* **Problem requirements**
Print out the entries below with no edits.

* **The records**
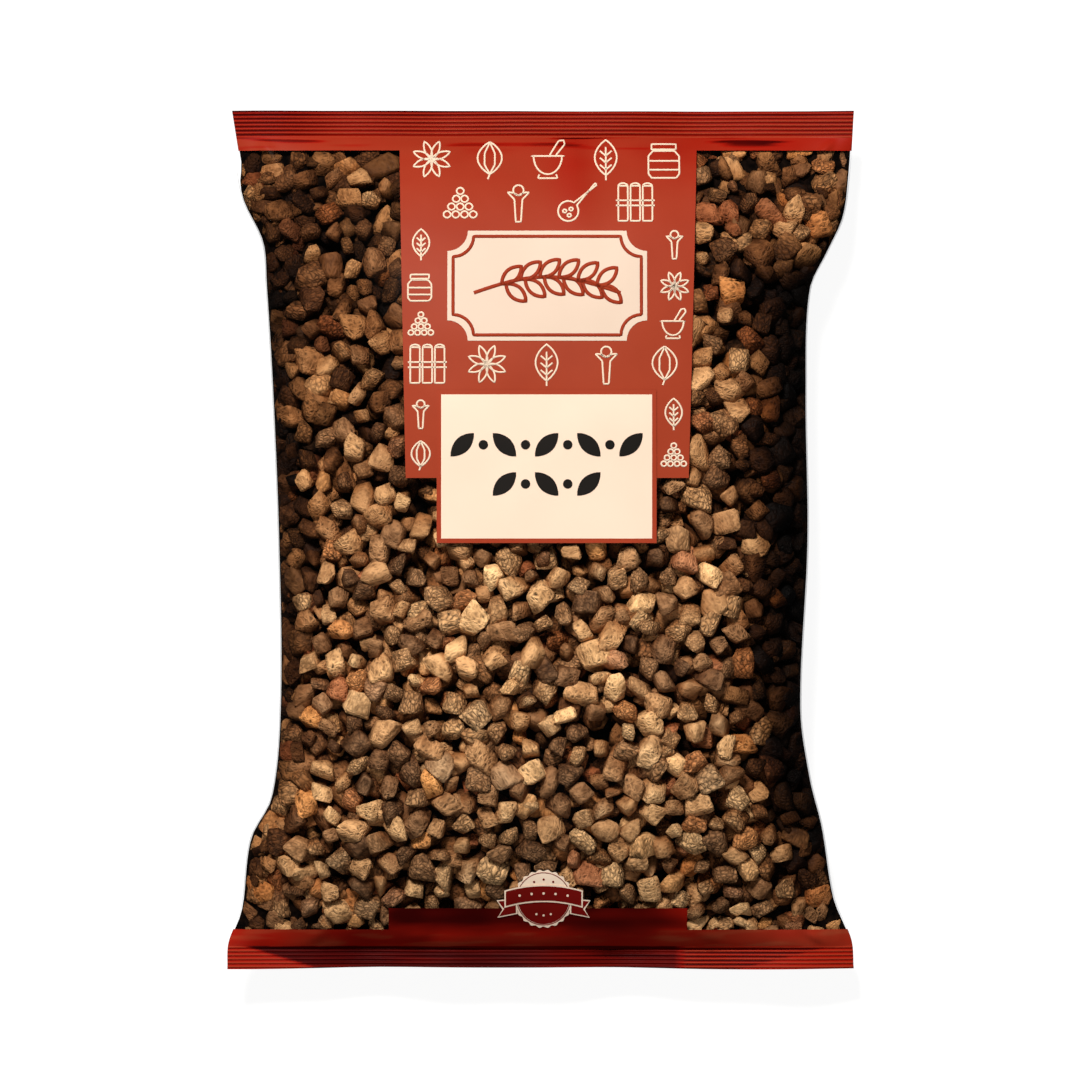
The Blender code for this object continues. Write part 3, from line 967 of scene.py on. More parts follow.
def seed_relief(tree, tint):
    """Height of the wrinkles and the soft noise that bends them."""
    shares = {axis: product(tree, tint, factor) for axis, factor in enumerate((97.0, 61.0, 43.0))}
    shift = add_node(tree, "ShaderNodeCombineXYZ", shares).outputs[0]
    place = times_plus(tree, attribute_of(tree, "seed_place", "Vector"), (1.0, 0.62, 1.0), shift)
    grain = {"Scale": 1.7, "Detail": 5.0, "Roughness": 0.75, "Vector": place}
    fine = add_node(tree, "ShaderNodeTexNoise", grain).outputs["Fac"]
    warp = add_node(tree, "ShaderNodeTexNoise", {"Scale": 0.9, "Detail": 2.0, "Vector": place}).outputs
    bent = times_plus(tree, warp["Color"], (0.9, 0.9, 0.9), place)
    cells = {"Scale": 1.0 / WRINKLE_SIZE, "Randomness": 1.0, "Vector": bent}
    net = add_node(tree, "ShaderNodeTexVoronoi", cells, feature="DISTANCE_TO_EDGE").outputs["Distance"]
    calc = functools.partial(math_node, tree)
    knobs = calc("MULTIPLY", net, 2.2, clamp=True)
    pitted = calc("GREATER_THAN", own_number(tree, tint, 17.7), SHARE_OF_KNOBS)
    knobs_or_pits = calc("SUBTRACT", calc("ADD", knobs, pitted), product(tree, knobs, pitted, 2.0))
    height = calc("ADD", product(tree, knobs_or_pits, 0.55), product(tree, fine, 0.75))
    return height, warp["Fac"]


def light_by_depth(tree, tint):
    """Shade of the coat: light by the film and dark below it, and by luck more or less so."""
    calc = functools.partial(math_node, tree)
    lit = attribute_of(tree, "shade")
    luck = calc("SUBTRACT", product(tree, own_number(tree, tint, 3.9), 2.3), 1.0)
    uneven = product(tree, calc("SUBTRACT", 1.0, lit), luck)
    return ramp_of(tree, calc("MULTIPLY", lit, calc("ADD", uneven, 1.0), clamp=True), SHADE_TONES)


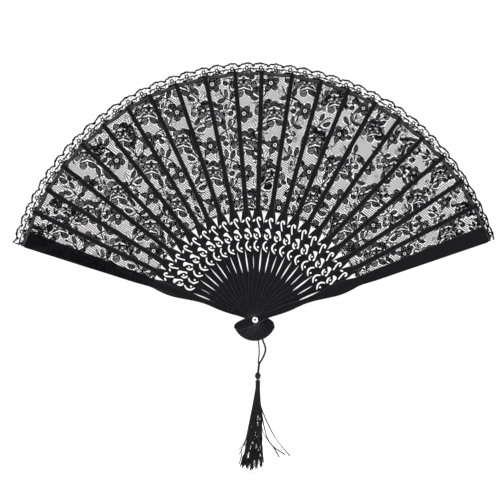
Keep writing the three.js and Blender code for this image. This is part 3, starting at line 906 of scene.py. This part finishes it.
STRAYS = (  # x, z, direction of up, size, kind: at the left, where the pattern runs out at the hem
    (-158.5, 90.5, 2.3, 0.62, 0), (-168.5, 84.0, 2.7, 0.5, 1),
    (-149.0, 85.5, 2.2, 0.5, 1), (-124.5, 134.5, 2.0, 0.5, 0),
)


def lattice(column, row):
    u, w = column / 5.0, (row - 3) / 3.0
    return np.array([1.0, u, w, u * u, u * w, w * w, u**3, u * u * w]) @ LATTICE


def pattern_cells():
    """Column, row, direction of up and size of every motif that may touch the leaf."""
    cells = []
    for column in range(-9, 10):
        for row in range(-3, 10):
            x, z = lattice(column, row)
            theta = math.atan2(z, x)
            if not (74 < math.hypot(x, z) < 208 and z > 15
                    and STICK[FRONT] - 0.12 < theta < STICK[0] + 0.12):
                continue
            right = lattice(column + 0.5, row) - lattice(column - 0.5, row)
            down = lattice(column, row + 0.5) - lattice(column, row - 0.5)
            if right[0] < 8 or down[1] > -8:
                continue
            up = math.atan2(-down[1], -down[0])
            spacing = min(np.linalg.norm(right) / COLUMN_PITCH, np.linalg.norm(down) / ROW_PITCH)
            cells.append((column, row, up, float(np.clip(spacing, 0.62, 1.0))))
    return cells


cells = pattern_cells()
for c, r, up, size in cells:
    spot = Spot(lattice(c, r) + np.array(NUDGE.get((c, r), (0, 0))), up, size)
    if (c + r) % 2 == 0:
        flower(spot, 95 if c % 2 == 0 else 57)
    else:
        bloom(spot)
for c, r, up, size in cells:
    flip = 1 if (c + r) % 2 else -1
    tilt = 0.08 * math.sin(3 * c + r)
    sprig(Spot(lattice(c + 0.5, r + 0.5), up + tilt, size * 0.93, flip), c % 2)
    tilt = 0.15 * math.sin(c - 2 * r)
    spot = Spot(lattice(c + 0.5, r), up + tilt, size * 0.85, flip)
    leaf_and_bud(spot, "grey" if (c * r) % 2 else "dark")
for x, z, up, size, kind in STRAYS:
    sprig(Spot((x, z), up, size), kind)

# ------------------------------------------------------------------ lace: net and inner edge

MESH = 1.5  # spacing of the net's threads


def stretched(points):
    """The cloth stretches a little here and there, so the mesh isn't perfectly straight."""
    x, z = points[..., 0], points[..., 1]
    return points + np.stack(
        [0.3 * np.sin(z * 0.23 + 0.4) + 0.2 * np.sin(x * 0.11 + z * 0.31),
         0.3 * np.sin(x * 0.19 + 1.1) + 0.2 * np.sin(z * 0.13 - x * 0.27)], -1)


def slant(degrees):
    """The direction at an angle in the leaf's plane, and the one square to it."""
    angle = math.radians(degrees)
    cos, sin = math.cos(angle), math.sin(angle)
    return np.array([cos, sin]), np.array([-sin, cos])


# A diamond mesh with the heavier thread on one slant, left out under the filled stitches and in
# the openings.
net = Lace()
for degrees, width in ((-36.0, 0.58), (52.0, 0.3)):
    direction, across = slant(degrees)
    lines = np.arange(-290, 290) * MESH
    along = np.arange(-420, 420) * MESH / 2
    nodes = lines[:, None, None] * across + along[None, :, None] * direction
    nodes = nodes + np.array([0.0, 110.0])
    nodes = nodes + 0.13 * np.sin(along * 2 * math.pi / MESH)[None, :, None] * across
    nodes = stretched(nodes)
    starts, ends = nodes[:, :-1].reshape(-1, 2), nodes[:, 1:].reshape(-1, 2)
    middle = (starts + ends) / 2
    kept = inside_leaf(middle) & (look(middle) == 0)
    net.segments(starts[kept], ends[kept], width, thick=0.16)

# Inner edge of the cloth: a rolled edge with tiny loops.
edge_ends = STICK[0] + END * 0.9, STICK[FRONT] - END * 0.9
theta = np.linspace(*edge_ends, 900)
add_cord(polar(theta, LEAF_IN + 0.55 + 0.12 * np.sin(theta * 240)), 0.55)
add_cord(polar(theta, LEAF_IN + 1.3 + 0.25 * np.sin(theta * 380)), 0.3)
theta = np.linspace(*edge_ends, 2600)
loop_depth = (0.95 + 0.3 * np.sin(theta * 31)) * np.abs(np.sin(theta * 92))
cords.line(polar(theta, LEAF_IN + 0.3 - loop_depth), 0.5)

# ------------------------------------------------------------------ scalloped edging

SCALLOPS = 43
SCALLOP = (LEFT_END - RIGHT_END) / SCALLOPS  # angle of one
# Within a scallop a place is a fraction of its width and a height in eighths of its depth.
THICKENINGS = (  # places, heights, width: knot between scallops, top, left shoulder
    ([-0.09, 0.0, 0.09], [5.6, 4.8, 5.6], 1.6),
    ([0.4, 0.5, 0.6], [7.3, 7.5, 7.3], 1.35),
    ([0.2, 0.27, 0.34], [6.3, 6.7, 7.0], 1.25),
)
STRUTS = (  # start place, start height, end place, end height, width
    (0.36, 0.0, 0.43, 2.5, 0.8), (0.5, 0.0, 0.5, 2.4, 0.9), (0.66, 0.0, 0.58, 2.5, 0.8),
    (0.2, 2.6, 0.4, 3.1, 0.75), (0.8, 2.6, 0.6, 3.1, 0.75), (0.56, 4.7, 0.66, 7.0, 0.42),
    (0.44, 4.7, 0.36, 7.0, 0.36), (0.3, 0.1, 0.24, 2.3, 0.7), (0.72, 0.1, 0.76, 2.3, 0.8),
    (0.9, 0.2, 1.02, 2.4, 0.6), (0.7, 4.2, 0.84, 5.6, 0.36),
)

trim = Lace()
trim_random = np.random.default_rng(7)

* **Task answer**
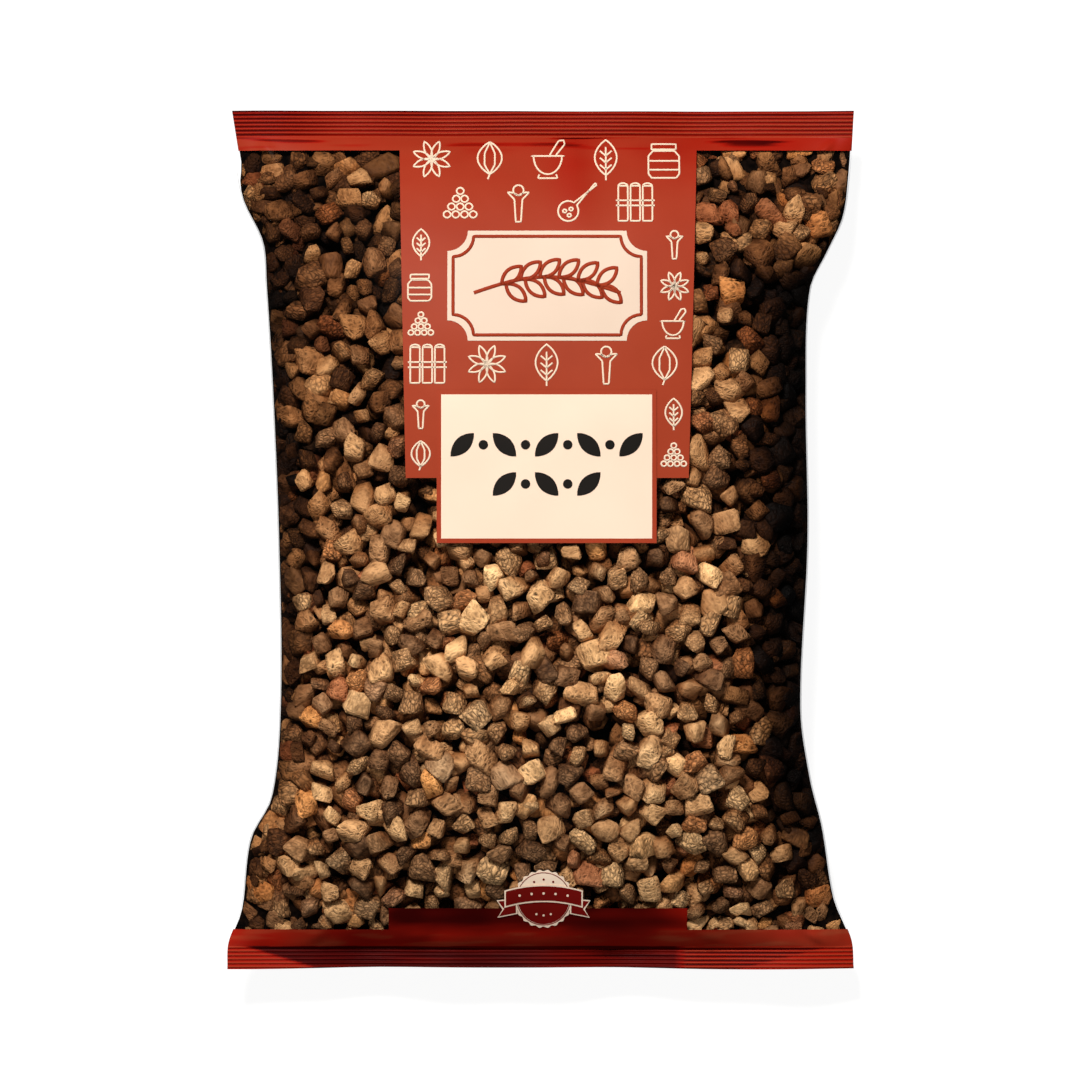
The Blender code for this object continues. Write part 3, from line 967 of scene.py on. More parts follow.
def seed_relief(tree, tint):
    """Height of the wrinkles and the soft noise that bends them."""
    shares = {axis: product(tree, tint, factor) for axis, factor in enumerate((97.0, 61.0, 43.0))}
    shift = add_node(tree, "ShaderNodeCombineXYZ", shares).outputs[0]
    place = times_plus(tree, attribute_of(tree, "seed_place", "Vector"), (1.0, 0.62, 1.0), shift)
    grain = {"Scale": 1.7, "Detail": 5.0, "Roughness": 0.75, "Vector": place}
    fine = add_node(tree, "ShaderNodeTexNoise", grain).outputs["Fac"]
    warp = add_node(tree, "ShaderNodeTexNoise", {"Scale": 0.9, "Detail": 2.0, "Vector": place}).outputs
    bent = times_plus(tree, warp["Color"], (0.9, 0.9, 0.9), place)
    cells = {"Scale": 1.0 / WRINKLE_SIZE, "Randomness": 1.0, "Vector": bent}
    net = add_node(tree, "ShaderNodeTexVoronoi", cells, feature="DISTANCE_TO_EDGE").outputs["Distance"]
    calc = functools.partial(math_node, tree)
    knobs = calc("MULTIPLY", net, 2.2, clamp=True)
    pitted = calc("GREATER_THAN", own_number(tree, tint, 17.7), SHARE_OF_KNOBS)
    knobs_or_pits = calc("SUBTRACT", calc("ADD", knobs, pitted), product(tree, knobs, pitted, 2.0))
    height = calc("ADD", product(tree, knobs_or_pits, 0.55), product(tree, fine, 0.75))
    return height, warp["Fac"]


def light_by_depth(tree, tint):
    """Shade of the coat: light by the film and dark below it, and by luck more or less so."""
    calc = functools.partial(math_node, tree)
    lit = attribute_of(tree, "shade")
    luck = calc("SUBTRACT", product(tree, own_number(tree, tint, 3.9), 2.3), 1.0)
    uneven = product(tree, calc("SUBTRACT", 1.0, lit), luck)
    return ramp_of(tree, calc("MULTIPLY", lit, calc("ADD", uneven, 1.0), clamp=True), SHADE_TONES)


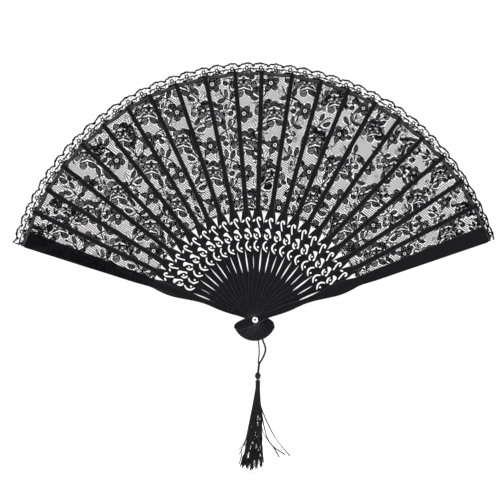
Keep writing the three.js and Blender code for this image. This is part 3, starting at line 906 of scene.py. This part finishes it.
STRAYS = (  # x, z, direction of up, size, kind: at the left, where the pattern runs out at the hem
    (-158.5, 90.5, 2.3, 0.62, 0), (-168.5, 84.0, 2.7, 0.5, 1),
    (-149.0, 85.5, 2.2, 0.5, 1), (-124.5, 134.5, 2.0, 0.5, 0),
)


def lattice(column, row):
    u, w = column / 5.0, (row - 3) / 3.0
    return np.array([1.0, u, w, u * u, u * w, w * w, u**3, u * u * w]) @ LATTICE


def pattern_cells():
    """Column, row, direction of up and size of every motif that may touch the leaf."""
    cells = []
    for column in range(-9, 10):
        for row in range(-3, 10):
            x, z = lattice(column, row)
            theta = math.atan2(z, x)
            if not (74 < math.hypot(x, z) < 208 and z > 15
                    and STICK[FRONT] - 0.12 < theta < STICK[0] + 0.12):
                continue
            right = lattice(column + 0.5, row) - lattice(column - 0.5, row)
            down = lattice(column, row + 0.5) - lattice(column, row - 0.5)
            if right[0] < 8 or down[1] > -8:
                continue
            up = math.atan2(-down[1], -down[0])
            spacing = min(np.linalg.norm(right) / COLUMN_PITCH, np.linalg.norm(down) / ROW_PITCH)
            cells.append((column, row, up, float(np.clip(spacing, 0.62, 1.0))))
    return cells


cells = pattern_cells()
for c, r, up, size in cells:
    spot = Spot(lattice(c, r) + np.array(NUDGE.get((c, r), (0, 0))), up, size)
    if (c + r) % 2 == 0:
        flower(spot, 95 if c % 2 == 0 else 57)
    else:
        bloom(spot)
for c, r, up, size in cells:
    flip = 1 if (c + r) % 2 else -1
    tilt = 0.08 * math.sin(3 * c + r)
    sprig(Spot(lattice(c + 0.5, r + 0.5), up + tilt, size * 0.93, flip), c % 2)
    tilt = 0.15 * math.sin(c - 2 * r)
    spot = Spot(lattice(c + 0.5, r), up + tilt, size * 0.85, flip)
    leaf_and_bud(spot, "grey" if (c * r) % 2 else "dark")
for x, z, up, size, kind in STRAYS:
    sprig(Spot((x, z), up, size), kind)

# ------------------------------------------------------------------ lace: net and inner edge

MESH = 1.5  # spacing of the net's threads


def stretched(points):
    """The cloth stretches a little here and there, so the mesh isn't perfectly straight."""
    x, z = points[..., 0], points[..., 1]
    return points + np.stack(
        [0.3 * np.sin(z * 0.23 + 0.4) + 0.2 * np.sin(x * 0.11 + z * 0.31),
         0.3 * np.sin(x * 0.19 + 1.1) + 0.2 * np.sin(z * 0.13 - x * 0.27)], -1)


def slant(degrees):
    """The direction at an angle in the leaf's plane, and the one square to it."""
    angle = math.radians(degrees)
    cos, sin = math.cos(angle), math.sin(angle)
    return np.array([cos, sin]), np.array([-sin, cos])


# A diamond mesh with the heavier thread on one slant, left out under the filled stitches and in
# the openings.
net = Lace()
for degrees, width in ((-36.0, 0.58), (52.0, 0.3)):
    direction, across = slant(degrees)
    lines = np.arange(-290, 290) * MESH
    along = np.arange(-420, 420) * MESH / 2
    nodes = lines[:, None, None] * across + along[None, :, None] * direction
    nodes = nodes + np.array([0.0, 110.0])
    nodes = nodes + 0.13 * np.sin(along * 2 * math.pi / MESH)[None, :, None] * across
    nodes = stretched(nodes)
    starts, ends = nodes[:, :-1].reshape(-1, 2), nodes[:, 1:].reshape(-1, 2)
    middle = (starts + ends) / 2
    kept = inside_leaf(middle) & (look(middle) == 0)
    net.segments(starts[kept], ends[kept], width, thick=0.16)

# Inner edge of the cloth: a rolled edge with tiny loops.
edge_ends = STICK[0] + END * 0.9, STICK[FRONT] - END * 0.9
theta = np.linspace(*edge_ends, 900)
add_cord(polar(theta, LEAF_IN + 0.55 + 0.12 * np.sin(theta * 240)), 0.55)
add_cord(polar(theta, LEAF_IN + 1.3 + 0.25 * np.sin(theta * 380)), 0.3)
theta = np.linspace(*edge_ends, 2600)
loop_depth = (0.95 + 0.3 * np.sin(theta * 31)) * np.abs(np.sin(theta * 92))
cords.line(polar(theta, LEAF_IN + 0.3 - loop_depth), 0.5)

# ------------------------------------------------------------------ scalloped edging

SCALLOPS = 43
SCALLOP = (LEFT_END - RIGHT_END) / SCALLOPS  # angle of one
# Within a scallop a place is a fraction of its width and a height in eighths of its depth.
THICKENINGS = (  # places, heights, width: knot between scallops, top, left shoulder
    ([-0.09, 0.0, 0.09], [5.6, 4.8, 5.6], 1.6),
    ([0.4, 0.5, 0.6], [7.3, 7.5, 7.3], 1.35),
    ([0.2, 0.27, 0.34], [6.3, 6.7, 7.0], 1.25),
)
STRUTS = (  # start place, start height, end place, end height, width
    (0.36, 0.0, 0.43, 2.5, 0.8), (0.5, 0.0, 0.5, 2.4, 0.9), (0.66, 0.0, 0.58, 2.5, 0.8),
    (0.2, 2.6, 0.4, 3.1, 0.75), (0.8, 2.6, 0.6, 3.1, 0.75), (0.56, 4.7, 0.66, 7.0, 0.42),
    (0.44, 4.7, 0.36, 7.0, 0.36), (0.3, 0.1, 0.24, 2.3, 0.7), (0.72, 0.1, 0.76, 2.3, 0.8),
    (0.9, 0.2, 1.02, 2.4, 0.6), (0.7, 4.2, 0.84, 5.6, 0.36),
)

trim = Lace()
trim_random = np.random.default_rng(7)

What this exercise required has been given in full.